Mini Chocolate Chip Cookies
We sometimes have cookies treats. Homemade is best...
8 oz. 1% Milk
I know for a fact, my kids will always select chocolate milk. It's not just a treat like when I was a kid. It's available all the time.

The chicken nugget meal is listed under the elementary meal, but I would bet that the secondary meal would be essential the same on chicken nugget days.

CCSD Secondary Menu
Low-Fat Cheese Pizza Slice
This is apparently an option every day. (Not the only one, though.) Although, it was a major selling point for my daughter to get school lunch, she did admit that everyone was tired of pizza by Christmas. Too bad it doesn't have meat or veggies on it.
Tossed Green Salad w/ Dressing

At my school, I've seen these few leaves of lettuce "tossed" in the trash each day. It looked more like garnish than a side of salad.
Fresh Whole Orange
Maybe it's my bias, but it's been a long time since I have had a good fresh orange in Nevada. My kids love them, but there are only a few months during the year when we can get any that they will actually eat. I'm betting these are much the same. More often than not, I see apples on the school lunches more than oranges, but they come already cut and packaged. Strange, no? They taste weird.
Whole Fruit Cherry Turnover
Wow! That's a great spin, isn't it? You get a whole turnover or a whole cherry? Just wondering.
8 oz. 1% Milk
Again, mine would choose chocolate every time. It's suppose to have like 30 grams of sugar. For that much sugar, I could probably pack something more filling and satisfying. Or given them a soda. They would love that treat.

I have to admit that just the description and the spin on price seems reasonable enough. Well, for my elementary-aged student it does. Three dollars is too much for food that comes frozen and is simply reheated. (Check out Mrs. Q's pictures. Our lunches look much like those.)

It's more than that, though. It's quality of food. Am I the only one who sees that?

What further surprised and irritated me is when I decided to do a search on bag lunch vs. school lunch, I initially found so much more support for school lunch--from both parents and school/government agencies. Last year, my students did a project where they hypothetically designed a school for a village in a third world country that did not already have in a school. I was surprised by the number of students who felt it was necessary to include a cafeteria.
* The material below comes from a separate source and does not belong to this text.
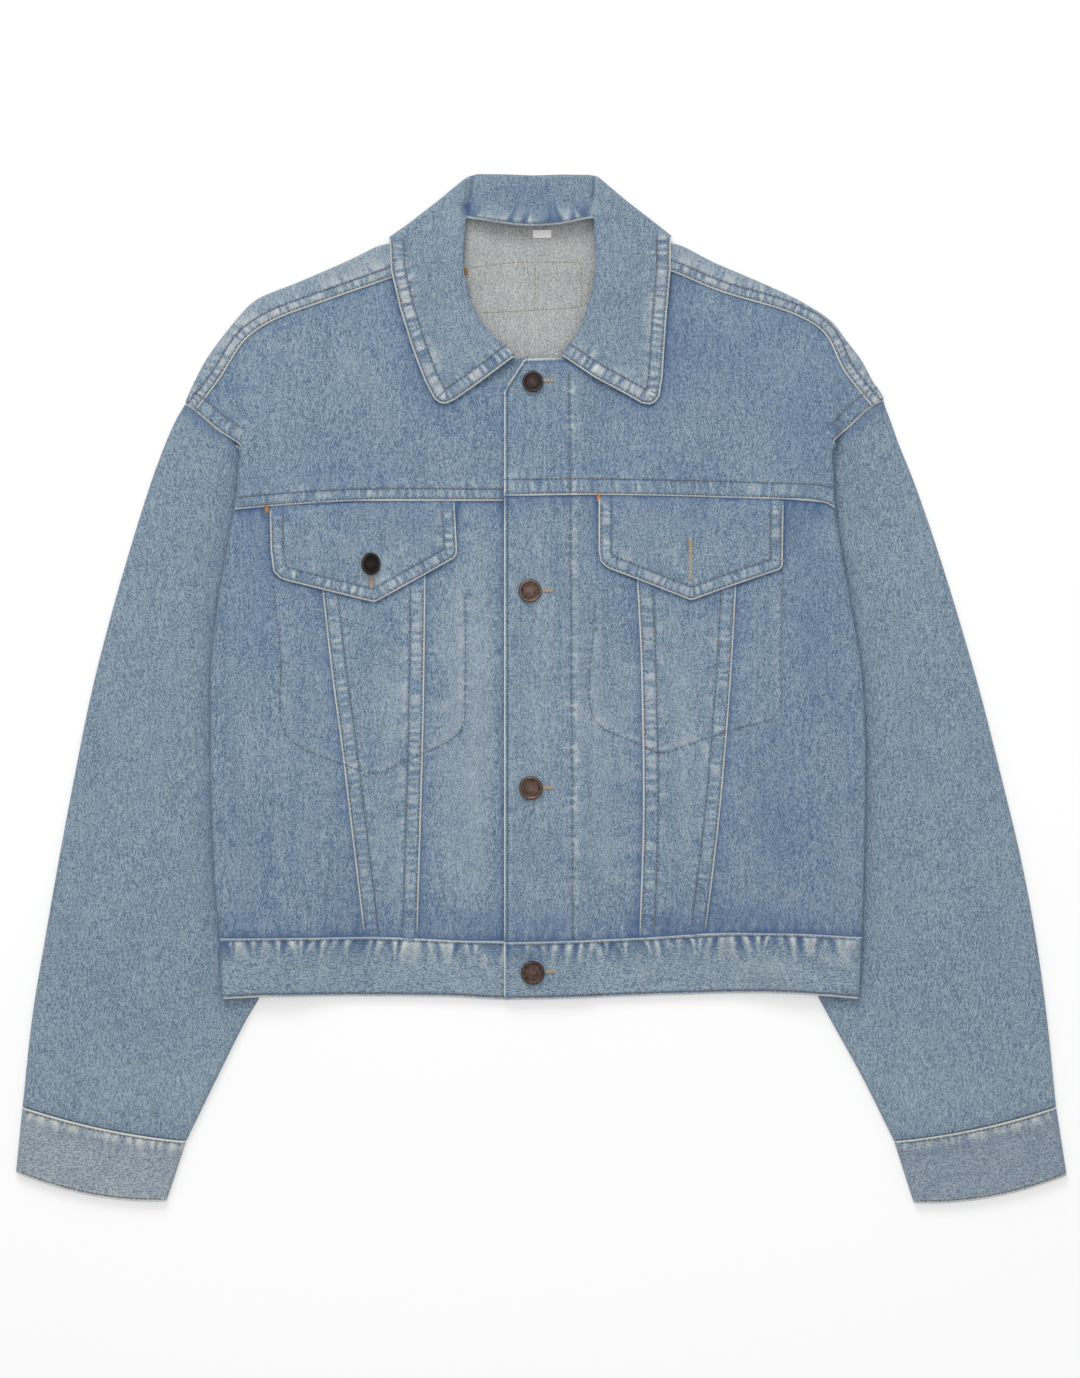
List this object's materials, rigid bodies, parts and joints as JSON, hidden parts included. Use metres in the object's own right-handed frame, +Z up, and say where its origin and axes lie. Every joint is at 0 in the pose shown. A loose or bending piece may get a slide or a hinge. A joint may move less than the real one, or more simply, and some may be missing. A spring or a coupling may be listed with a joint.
{
  "type": "denim jacket",
  "caption": "Cropped denim jacket laid flat face up, with pointed collar, chest flap pockets, button front, waistband and cuffed drop-shoulder sleeves.",
  "frame": {"origin": "centre of the overall box at the surface that the jacket lies on", "axes": "+Z up off the surface, +Y to the collar, +X to the wearer's left"},
  "size_m": [0.7369, 0.7216, 0.0141],
  "materials": {
    "denim": "washed mid-blue denim, matt twill",
    "denim_inside": "pale wrong side of denim",
    "thread": "tan and grey topstitching thread",
    "button_metal": "antique copper, worn satin",
    "label_cloth": "plain white woven tape"
  },
  "bodies": {
    "root": {"back_panel": "denim", "back_yoke": "denim", "front_yoke_right": "denim", "front_yoke_left": "denim", "front_side_right": "denim", "front_side_left": "denim", "front_vee_right": "denim", "front_vee_left": "denim", "front_inner_right": "denim", "front_inner_left": "denim", "waistband": "denim", "collar": "denim", "sleeve_right": "denim", "cuff_right": "denim", "pocket_flap_right": "denim", "sleeve_left": "denim", "cuff_left": "denim", "pocket_flap_left": "denim", "front_button_1": "button_metal", "front_button_2": "button_metal", "front_button_3": "button_metal", "front_button_4": "button_metal", "pocket_button_right": "button_metal", "neck_label": "label_cloth"}
  },
  "joints": []
}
That's when a question popped into my head, "When did it become expected that schools much also feed the children?" I know we are not the only country that has school lunch, and I am not knowledgeable enough to know how many countries subsidize lunches for their students, but I really would like to know when parents gave up that responsibility?

I hate to do the back in the day thing, but seriously, when I was a kid, sure I remember eating school lunch, and it was probably a better deal for my mother (I had to start packing in secondary school, so perhaps it wasn't always a better deal), but I also remember getting a tray full of food that was prepared on site. I won't claim it was all healthy. We had butter. Stuff was sometimes fried, but usually it was baked. Lots of casseroles. We had canned food, but in those days, we didn't have "fresh" produce (out of season) all year long. Honestly, it often resembled what I ate for dinner at home, except my mother never made homemade dinner rolls.

If I had been a mother back then, I would have thought it was a blessing to feed my kids all that food for the money. As a mother now, and I am blessed to be able to afford to feed my kids well (I know so many families struggle), however, I think I can do better than the school district. Why is there so much guilt for that?

Yes, I will try to offer a balanced meal. Thanks for mentioning it, Government Guidelines.

Yes, I could offer something junky from time to time, Dear Daughter, but I cannot afford that junk food and neither can your health.

Yes, I will continue to threaten my son with peanut butter if he doesn't pack his meat sandwiches with an ice pack (and a frozen bottle of water for extra assurance), Media Hype. He'll live.

Thanks for letting me try to feed my own family.